TASK OBJECTIVE>
Reproduce the section of the listing that begins at the line containing "peak = make_peak()" and finishes at the line containing "for body, members". Include both end lines and nothing beyond them.

--- Start of SUPPLIED DATA ---

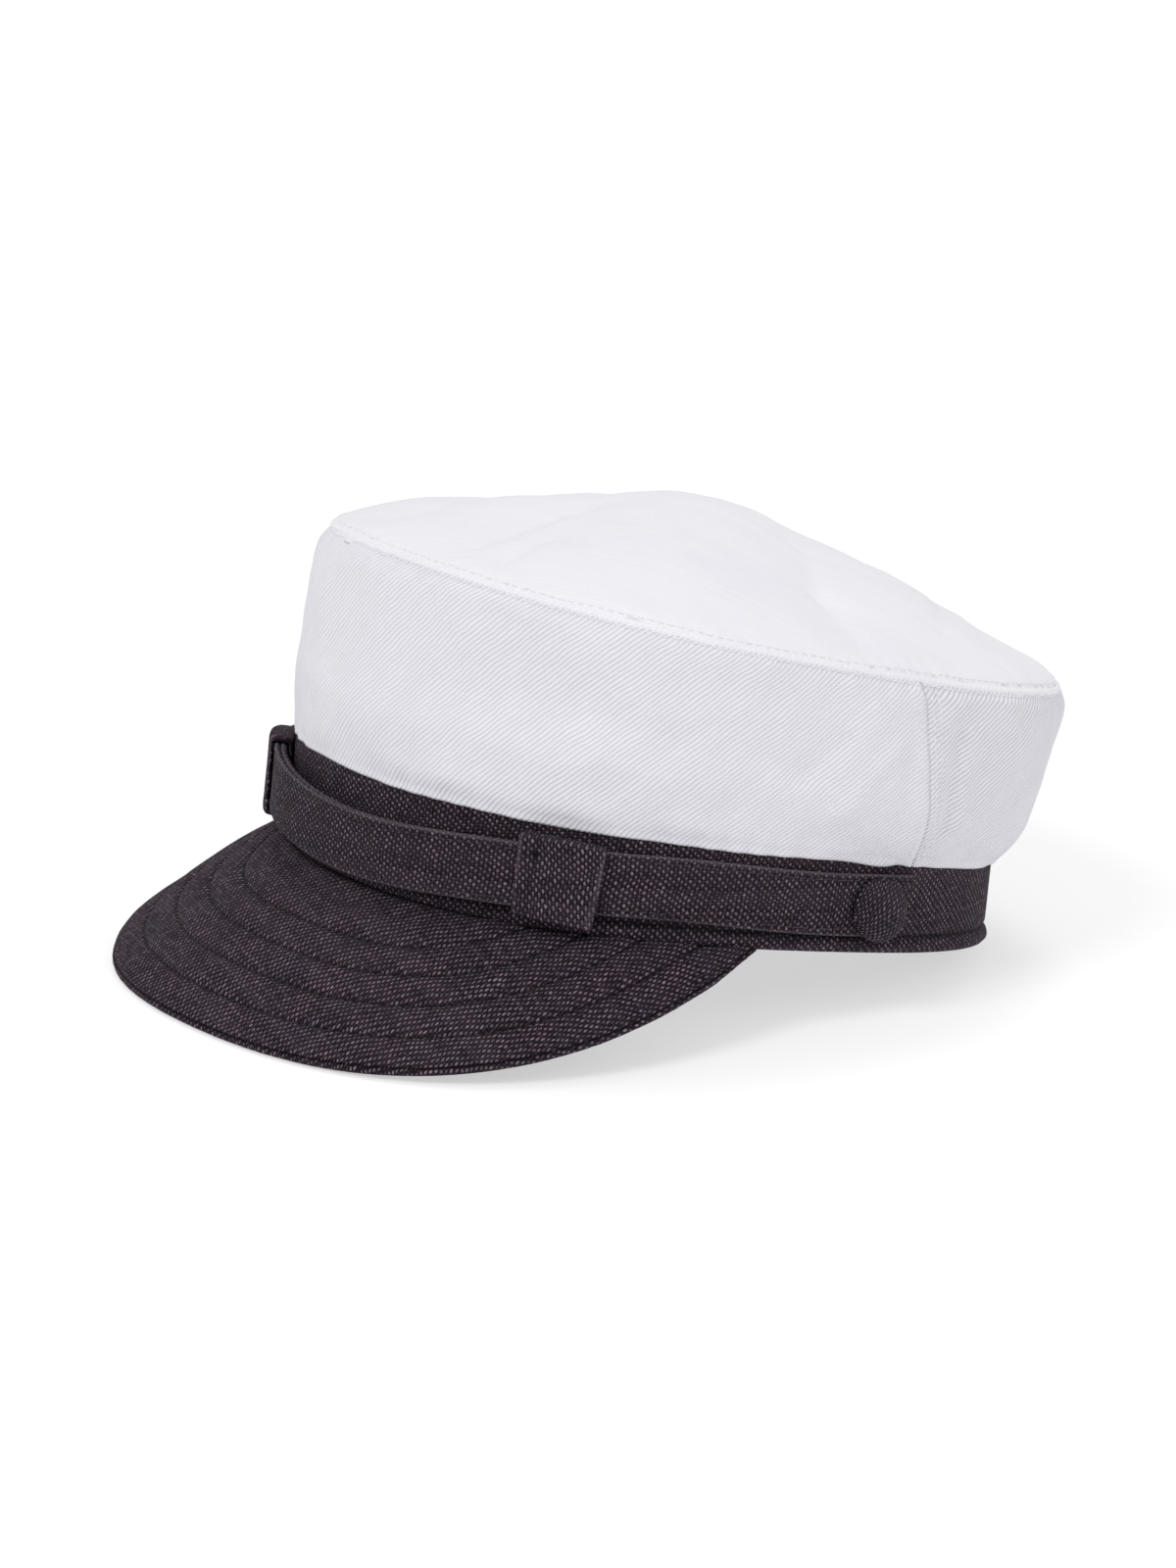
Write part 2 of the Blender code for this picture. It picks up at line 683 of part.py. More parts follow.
def build_cap():
    for item in list(bpy.data.objects):
        bpy.data.objects.remove(item, do_unlink=True)
    band = make_band()
    peak = make_peak()
    pieces = [
        band,
        peak,
        make_tip(),
        make_side("crown_side_front", 0.0),
        make_side("crown_side_back", math.pi),
        make_strap("strap_left", 1, 0),
        make_strap("strap_right", -1, 1),
        make_keeper("keeper_left", 1, KEEPER_RAISE_LEFT),
        make_keeper("keeper_right", -1, KEEPER_RAISE_RIGHT),
        make_button("button_left", 1),
        make_button("button_right", -1),
    ]
    set_down(pieces, resting_turn(peak, band))


build_cap()
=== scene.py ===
"""Looks of the sailor cap: sewn cloth walls, stitching, woven finishes, camera and lights."""

import json
import math

import bpy
import numpy as np
from mathutils import Matrix, Vector, noise
from mathutils.bvhtree import BVHTree

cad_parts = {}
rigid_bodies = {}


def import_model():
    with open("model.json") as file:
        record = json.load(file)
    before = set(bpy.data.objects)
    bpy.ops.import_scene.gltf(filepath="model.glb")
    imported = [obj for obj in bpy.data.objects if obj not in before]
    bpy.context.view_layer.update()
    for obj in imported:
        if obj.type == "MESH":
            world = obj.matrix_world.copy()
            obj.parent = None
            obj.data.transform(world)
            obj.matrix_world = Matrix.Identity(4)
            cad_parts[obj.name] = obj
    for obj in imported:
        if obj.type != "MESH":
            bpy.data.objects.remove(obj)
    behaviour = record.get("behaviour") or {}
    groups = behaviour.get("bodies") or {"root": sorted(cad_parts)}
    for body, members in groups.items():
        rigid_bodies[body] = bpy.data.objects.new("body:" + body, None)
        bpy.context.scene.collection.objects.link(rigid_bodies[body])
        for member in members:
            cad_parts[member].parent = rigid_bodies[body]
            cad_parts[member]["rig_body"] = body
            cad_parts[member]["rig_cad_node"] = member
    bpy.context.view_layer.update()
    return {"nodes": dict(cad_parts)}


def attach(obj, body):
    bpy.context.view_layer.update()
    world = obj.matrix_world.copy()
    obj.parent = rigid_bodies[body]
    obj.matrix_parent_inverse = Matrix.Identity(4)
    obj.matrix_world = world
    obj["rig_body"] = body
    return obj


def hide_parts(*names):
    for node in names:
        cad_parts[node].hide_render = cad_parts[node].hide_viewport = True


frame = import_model()

MM = 0.001

# How the cap rests: its turn about X and its move, from the cap level on its head ring
REST_TURN = math.radians(-9.81616)
REST_MOVE = np.array((-0.0432, 15.3530, 18.3475)) * MM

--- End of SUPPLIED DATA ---

FINAL RESULT>
    peak = make_peak()
    pieces = [
        band,
        peak,
        make_tip(),
        make_side("crown_side_front", 0.0),
        make_side("crown_side_back", math.pi),
        make_strap("strap_left", 1, 0),
        make_strap("strap_right", -1, 1),
        make_keeper("keeper_left", 1, KEEPER_RAISE_LEFT),
        make_keeper("keeper_right", -1, KEEPER_RAISE_RIGHT),
        make_button("button_left", 1),
        make_button("button_right", -1),
    ]
    set_down(pieces, resting_turn(peak, band))


build_cap()
=== scene.py ===
"""Looks of the sailor cap: sewn cloth walls, stitching, woven finishes, camera and lights."""

import json
import math

import bpy
import numpy as np
from mathutils import Matrix, Vector, noise
from mathutils.bvhtree import BVHTree

cad_parts = {}
rigid_bodies = {}


def import_model():
    with open("model.json") as file:
        record = json.load(file)
    before = set(bpy.data.objects)
    bpy.ops.import_scene.gltf(filepath="model.glb")
    imported = [obj for obj in bpy.data.objects if obj not in before]
    bpy.context.view_layer.update()
    for obj in imported:
        if obj.type == "MESH":
            world = obj.matrix_world.copy()
            obj.parent = None
            obj.data.transform(world)
            obj.matrix_world = Matrix.Identity(4)
            cad_parts[obj.name] = obj
    for obj in imported:
        if obj.type != "MESH":
            bpy.data.objects.remove(obj)
    behaviour = record.get("behaviour") or {}
    groups = behaviour.get("bodies") or {"root": sorted(cad_parts)}
    for body, members in groups.items():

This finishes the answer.